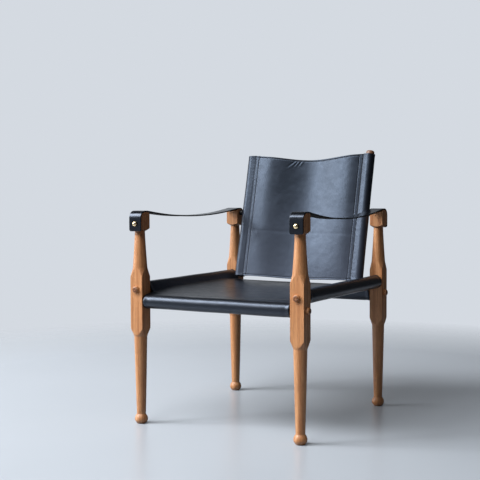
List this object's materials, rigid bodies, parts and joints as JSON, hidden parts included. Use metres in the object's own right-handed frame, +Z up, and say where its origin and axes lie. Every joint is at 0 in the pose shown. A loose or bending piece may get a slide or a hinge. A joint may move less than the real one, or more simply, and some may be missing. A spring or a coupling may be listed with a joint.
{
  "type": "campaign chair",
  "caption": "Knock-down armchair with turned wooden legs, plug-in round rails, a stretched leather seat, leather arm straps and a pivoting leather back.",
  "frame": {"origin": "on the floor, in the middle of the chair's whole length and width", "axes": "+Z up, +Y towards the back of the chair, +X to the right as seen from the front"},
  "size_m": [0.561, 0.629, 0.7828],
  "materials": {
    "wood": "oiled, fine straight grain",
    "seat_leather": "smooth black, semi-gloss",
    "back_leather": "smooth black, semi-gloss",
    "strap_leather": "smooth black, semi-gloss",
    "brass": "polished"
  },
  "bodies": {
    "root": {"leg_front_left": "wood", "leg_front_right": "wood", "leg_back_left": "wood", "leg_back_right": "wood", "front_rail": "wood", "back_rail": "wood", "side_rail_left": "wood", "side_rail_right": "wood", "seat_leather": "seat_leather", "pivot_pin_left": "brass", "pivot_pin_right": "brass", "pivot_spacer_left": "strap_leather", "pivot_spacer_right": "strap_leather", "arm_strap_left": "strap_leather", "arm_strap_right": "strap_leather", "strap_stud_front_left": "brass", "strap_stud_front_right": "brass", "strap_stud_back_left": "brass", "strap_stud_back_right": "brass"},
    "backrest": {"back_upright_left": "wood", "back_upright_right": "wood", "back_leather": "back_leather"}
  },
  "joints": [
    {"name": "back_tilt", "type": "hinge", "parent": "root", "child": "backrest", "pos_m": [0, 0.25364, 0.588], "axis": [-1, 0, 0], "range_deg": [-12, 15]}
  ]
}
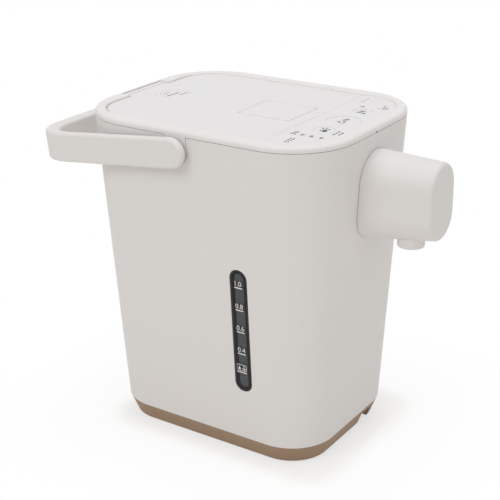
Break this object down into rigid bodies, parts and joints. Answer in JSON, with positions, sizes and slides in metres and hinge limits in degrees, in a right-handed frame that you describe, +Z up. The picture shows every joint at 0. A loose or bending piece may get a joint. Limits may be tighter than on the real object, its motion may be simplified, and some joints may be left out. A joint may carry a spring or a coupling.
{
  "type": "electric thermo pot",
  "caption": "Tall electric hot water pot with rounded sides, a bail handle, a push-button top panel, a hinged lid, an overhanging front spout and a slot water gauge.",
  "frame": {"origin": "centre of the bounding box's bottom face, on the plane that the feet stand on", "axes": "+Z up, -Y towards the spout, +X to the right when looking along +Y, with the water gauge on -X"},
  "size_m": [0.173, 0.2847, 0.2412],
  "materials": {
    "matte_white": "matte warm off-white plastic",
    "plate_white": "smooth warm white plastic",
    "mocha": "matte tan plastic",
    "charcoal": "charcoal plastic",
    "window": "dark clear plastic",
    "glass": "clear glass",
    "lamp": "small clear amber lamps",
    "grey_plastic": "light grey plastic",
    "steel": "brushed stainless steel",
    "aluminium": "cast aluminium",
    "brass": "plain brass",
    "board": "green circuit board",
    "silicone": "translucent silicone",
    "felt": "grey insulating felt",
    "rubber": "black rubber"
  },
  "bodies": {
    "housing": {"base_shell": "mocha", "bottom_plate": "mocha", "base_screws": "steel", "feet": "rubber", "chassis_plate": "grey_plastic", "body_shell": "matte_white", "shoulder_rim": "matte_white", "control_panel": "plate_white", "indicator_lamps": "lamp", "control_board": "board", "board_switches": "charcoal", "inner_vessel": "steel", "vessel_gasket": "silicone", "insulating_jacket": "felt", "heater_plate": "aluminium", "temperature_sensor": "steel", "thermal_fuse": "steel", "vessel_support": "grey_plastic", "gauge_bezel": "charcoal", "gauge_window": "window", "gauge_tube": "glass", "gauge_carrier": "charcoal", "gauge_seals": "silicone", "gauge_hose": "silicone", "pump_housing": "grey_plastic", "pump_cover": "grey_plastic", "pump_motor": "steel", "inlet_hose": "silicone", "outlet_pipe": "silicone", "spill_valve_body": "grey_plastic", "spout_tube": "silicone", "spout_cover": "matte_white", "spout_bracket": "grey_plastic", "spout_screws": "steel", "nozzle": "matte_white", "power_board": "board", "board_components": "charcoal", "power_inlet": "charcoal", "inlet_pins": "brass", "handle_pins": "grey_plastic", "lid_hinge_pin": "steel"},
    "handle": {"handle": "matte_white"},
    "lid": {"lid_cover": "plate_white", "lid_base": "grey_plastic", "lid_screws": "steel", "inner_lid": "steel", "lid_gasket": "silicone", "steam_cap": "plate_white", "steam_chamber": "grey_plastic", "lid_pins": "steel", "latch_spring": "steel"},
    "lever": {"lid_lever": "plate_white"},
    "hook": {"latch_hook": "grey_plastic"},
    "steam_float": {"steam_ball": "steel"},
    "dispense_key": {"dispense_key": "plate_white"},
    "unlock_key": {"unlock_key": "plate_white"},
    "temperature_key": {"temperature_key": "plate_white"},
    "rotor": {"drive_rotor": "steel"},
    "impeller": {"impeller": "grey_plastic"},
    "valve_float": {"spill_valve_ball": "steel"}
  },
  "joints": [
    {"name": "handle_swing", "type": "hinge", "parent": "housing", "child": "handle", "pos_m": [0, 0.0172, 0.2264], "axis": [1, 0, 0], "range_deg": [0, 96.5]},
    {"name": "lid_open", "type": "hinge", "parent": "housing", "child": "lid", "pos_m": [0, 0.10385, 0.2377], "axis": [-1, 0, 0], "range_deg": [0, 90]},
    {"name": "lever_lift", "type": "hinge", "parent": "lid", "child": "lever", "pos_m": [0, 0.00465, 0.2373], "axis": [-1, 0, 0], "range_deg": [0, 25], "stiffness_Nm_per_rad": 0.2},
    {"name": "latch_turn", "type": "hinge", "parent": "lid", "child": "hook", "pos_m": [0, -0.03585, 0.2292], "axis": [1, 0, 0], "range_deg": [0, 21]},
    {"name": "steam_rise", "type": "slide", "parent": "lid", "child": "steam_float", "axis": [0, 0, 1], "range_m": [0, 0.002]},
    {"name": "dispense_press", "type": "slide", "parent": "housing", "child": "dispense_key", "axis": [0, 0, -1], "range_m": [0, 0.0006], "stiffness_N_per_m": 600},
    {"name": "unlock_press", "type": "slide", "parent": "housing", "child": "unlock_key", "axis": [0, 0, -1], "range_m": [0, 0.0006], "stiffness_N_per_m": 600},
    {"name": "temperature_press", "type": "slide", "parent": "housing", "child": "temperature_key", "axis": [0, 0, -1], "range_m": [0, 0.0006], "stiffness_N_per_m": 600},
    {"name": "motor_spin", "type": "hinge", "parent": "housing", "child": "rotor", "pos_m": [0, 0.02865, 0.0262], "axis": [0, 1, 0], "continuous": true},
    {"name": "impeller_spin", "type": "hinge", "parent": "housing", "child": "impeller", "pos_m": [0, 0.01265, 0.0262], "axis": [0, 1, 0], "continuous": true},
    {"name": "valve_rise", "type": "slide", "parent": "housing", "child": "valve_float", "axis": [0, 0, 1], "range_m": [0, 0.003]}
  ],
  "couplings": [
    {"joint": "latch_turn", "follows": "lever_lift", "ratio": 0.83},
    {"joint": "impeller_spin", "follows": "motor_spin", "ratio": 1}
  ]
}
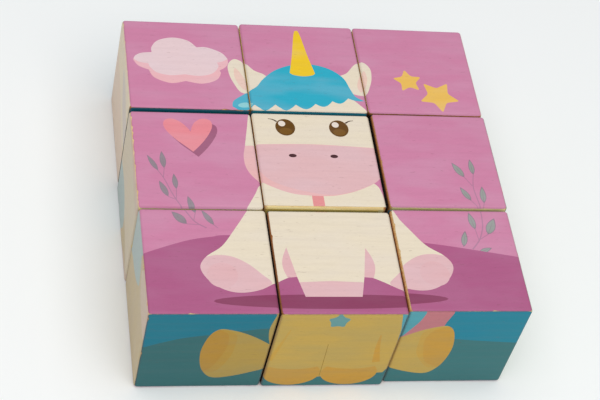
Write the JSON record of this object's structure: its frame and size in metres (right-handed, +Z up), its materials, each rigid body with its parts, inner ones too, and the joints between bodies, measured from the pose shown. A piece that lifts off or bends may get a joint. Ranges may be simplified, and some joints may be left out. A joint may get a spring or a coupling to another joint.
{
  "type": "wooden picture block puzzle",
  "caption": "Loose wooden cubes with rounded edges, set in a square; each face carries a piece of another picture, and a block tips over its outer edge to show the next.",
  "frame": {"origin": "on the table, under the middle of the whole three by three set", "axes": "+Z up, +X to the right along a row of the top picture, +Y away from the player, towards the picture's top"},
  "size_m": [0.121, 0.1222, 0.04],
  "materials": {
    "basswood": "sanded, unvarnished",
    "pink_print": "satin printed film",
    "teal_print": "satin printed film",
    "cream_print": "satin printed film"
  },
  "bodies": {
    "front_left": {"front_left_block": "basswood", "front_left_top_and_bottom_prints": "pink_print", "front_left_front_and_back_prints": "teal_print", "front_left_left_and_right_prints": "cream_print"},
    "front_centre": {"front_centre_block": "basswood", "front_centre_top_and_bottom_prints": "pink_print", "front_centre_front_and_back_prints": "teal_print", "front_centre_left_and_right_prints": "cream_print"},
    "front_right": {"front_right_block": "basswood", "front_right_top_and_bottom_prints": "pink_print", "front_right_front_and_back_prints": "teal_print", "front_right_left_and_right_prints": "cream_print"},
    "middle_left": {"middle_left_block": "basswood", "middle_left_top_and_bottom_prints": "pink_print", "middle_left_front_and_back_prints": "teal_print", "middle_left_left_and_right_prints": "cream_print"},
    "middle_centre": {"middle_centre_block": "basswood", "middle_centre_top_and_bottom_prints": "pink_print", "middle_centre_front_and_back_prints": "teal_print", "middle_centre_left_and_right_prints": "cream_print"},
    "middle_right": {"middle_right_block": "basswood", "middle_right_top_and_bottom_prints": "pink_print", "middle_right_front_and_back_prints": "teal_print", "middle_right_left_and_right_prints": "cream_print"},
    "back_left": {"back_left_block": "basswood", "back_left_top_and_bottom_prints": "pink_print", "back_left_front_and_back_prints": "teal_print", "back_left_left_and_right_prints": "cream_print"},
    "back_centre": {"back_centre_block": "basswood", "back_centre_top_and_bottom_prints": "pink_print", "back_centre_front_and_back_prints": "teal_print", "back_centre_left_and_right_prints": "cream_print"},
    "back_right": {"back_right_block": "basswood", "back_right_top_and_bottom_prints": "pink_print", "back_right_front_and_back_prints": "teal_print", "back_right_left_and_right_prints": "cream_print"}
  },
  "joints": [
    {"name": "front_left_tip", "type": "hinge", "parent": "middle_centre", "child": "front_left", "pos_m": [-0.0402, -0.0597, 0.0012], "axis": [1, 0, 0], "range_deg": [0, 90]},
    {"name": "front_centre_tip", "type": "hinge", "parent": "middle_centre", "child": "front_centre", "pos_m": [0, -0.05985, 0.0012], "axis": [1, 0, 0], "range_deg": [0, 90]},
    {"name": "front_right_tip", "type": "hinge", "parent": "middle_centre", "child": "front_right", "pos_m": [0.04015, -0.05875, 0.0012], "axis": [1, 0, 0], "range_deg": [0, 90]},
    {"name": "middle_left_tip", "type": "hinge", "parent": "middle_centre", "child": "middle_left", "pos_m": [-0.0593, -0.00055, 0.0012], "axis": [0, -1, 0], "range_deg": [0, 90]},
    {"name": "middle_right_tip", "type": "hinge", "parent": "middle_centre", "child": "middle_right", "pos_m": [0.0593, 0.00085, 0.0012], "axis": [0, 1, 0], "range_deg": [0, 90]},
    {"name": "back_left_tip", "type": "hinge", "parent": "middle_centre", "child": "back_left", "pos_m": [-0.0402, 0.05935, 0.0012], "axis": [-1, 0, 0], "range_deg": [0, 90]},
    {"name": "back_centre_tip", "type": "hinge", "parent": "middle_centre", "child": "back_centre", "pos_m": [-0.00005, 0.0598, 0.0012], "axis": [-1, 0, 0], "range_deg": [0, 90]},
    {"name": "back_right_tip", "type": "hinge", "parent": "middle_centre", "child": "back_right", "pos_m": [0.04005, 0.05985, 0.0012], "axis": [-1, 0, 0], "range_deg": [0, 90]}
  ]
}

* * *

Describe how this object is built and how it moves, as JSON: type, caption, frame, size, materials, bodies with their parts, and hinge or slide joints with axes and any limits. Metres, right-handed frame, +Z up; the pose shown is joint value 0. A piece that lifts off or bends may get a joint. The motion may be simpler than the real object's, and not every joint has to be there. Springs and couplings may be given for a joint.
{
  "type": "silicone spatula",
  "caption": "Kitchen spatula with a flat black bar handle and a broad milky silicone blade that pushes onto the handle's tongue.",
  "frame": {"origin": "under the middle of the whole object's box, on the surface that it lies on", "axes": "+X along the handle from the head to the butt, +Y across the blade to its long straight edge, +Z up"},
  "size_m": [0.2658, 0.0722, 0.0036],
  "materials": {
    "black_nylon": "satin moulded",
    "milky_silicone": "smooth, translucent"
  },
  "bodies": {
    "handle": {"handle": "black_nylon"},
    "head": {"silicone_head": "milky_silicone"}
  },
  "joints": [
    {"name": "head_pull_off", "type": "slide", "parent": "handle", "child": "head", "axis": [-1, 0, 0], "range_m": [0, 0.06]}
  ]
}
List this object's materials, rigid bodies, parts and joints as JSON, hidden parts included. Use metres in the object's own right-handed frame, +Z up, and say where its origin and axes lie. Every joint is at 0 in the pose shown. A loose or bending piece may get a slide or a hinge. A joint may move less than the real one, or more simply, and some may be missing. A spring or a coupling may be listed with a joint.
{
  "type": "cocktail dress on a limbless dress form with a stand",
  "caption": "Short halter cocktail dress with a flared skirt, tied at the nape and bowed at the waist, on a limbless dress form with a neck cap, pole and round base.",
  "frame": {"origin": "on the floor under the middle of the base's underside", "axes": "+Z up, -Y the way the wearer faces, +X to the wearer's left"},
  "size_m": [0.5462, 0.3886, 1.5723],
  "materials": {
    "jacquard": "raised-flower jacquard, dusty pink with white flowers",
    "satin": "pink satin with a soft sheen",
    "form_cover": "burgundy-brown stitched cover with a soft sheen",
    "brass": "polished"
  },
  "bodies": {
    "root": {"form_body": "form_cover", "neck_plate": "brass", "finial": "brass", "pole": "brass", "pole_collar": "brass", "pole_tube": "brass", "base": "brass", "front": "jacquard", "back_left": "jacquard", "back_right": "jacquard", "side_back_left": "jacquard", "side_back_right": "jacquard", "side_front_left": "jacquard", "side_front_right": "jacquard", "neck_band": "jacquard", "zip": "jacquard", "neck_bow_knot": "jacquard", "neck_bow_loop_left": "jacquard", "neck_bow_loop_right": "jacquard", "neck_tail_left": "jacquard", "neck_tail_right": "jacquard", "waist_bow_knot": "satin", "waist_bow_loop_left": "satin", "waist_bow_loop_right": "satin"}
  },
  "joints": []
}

What needs to be done ->
Gather up every line in the data above that contains the word "JSON", copying each one.

Task solution ->
List this object's materials, rigid bodies, parts and joints as JSON, hidden parts included. Use metres in the object's own right-handed frame, +Z up, and say where its origin and axes lie. Every joint is at 0 in the pose shown. A loose or bending piece may get a slide or a hinge. A joint may move less than the real one, or more simply, and some may be missing. A spring or a coupling may be listed with a joint.
Break this object down into rigid bodies, parts and joints. Answer in JSON, with positions, sizes and slides in metres and hinge limits in degrees, in a right-handed frame that you describe, +Z up. The picture shows every joint at 0. A loose or bending piece may get a joint. Limits may be tighter than on the real object, its motion may be simplified, and some joints may be left out. A joint may carry a spring or a coupling.
Write the JSON record of this object's structure: its frame and size in metres (right-handed, +Z up), its materials, each rigid body with its parts, inner ones too, and the joints between bodies, measured from the pose shown. A piece that lifts off or bends may get a joint. Ranges may be simplified, and some joints may be left out. A joint may get a spring or a coupling to another joint.
Describe how this object is built and how it moves, as JSON: type, caption, frame, size, materials, bodies with their parts, and hinge or slide joints with axes and any limits. Metres, right-handed frame, +Z up; the pose shown is joint value 0. A piece that lifts off or bends may get a joint. The motion may be simpler than the real object's, and not every joint has to be there. Springs and couplings may be given for a joint.
List this object's materials, rigid bodies, parts and joints as JSON, hidden parts included. Use metres in the object's own right-handed frame, +Z up, and say where its origin and axes lie. Every joint is at 0 in the pose shown. A loose or bending piece may get a slide or a hinge. A joint may move less than the real one, or more simply, and some may be missing. A spring or a coupling may be listed with a joint.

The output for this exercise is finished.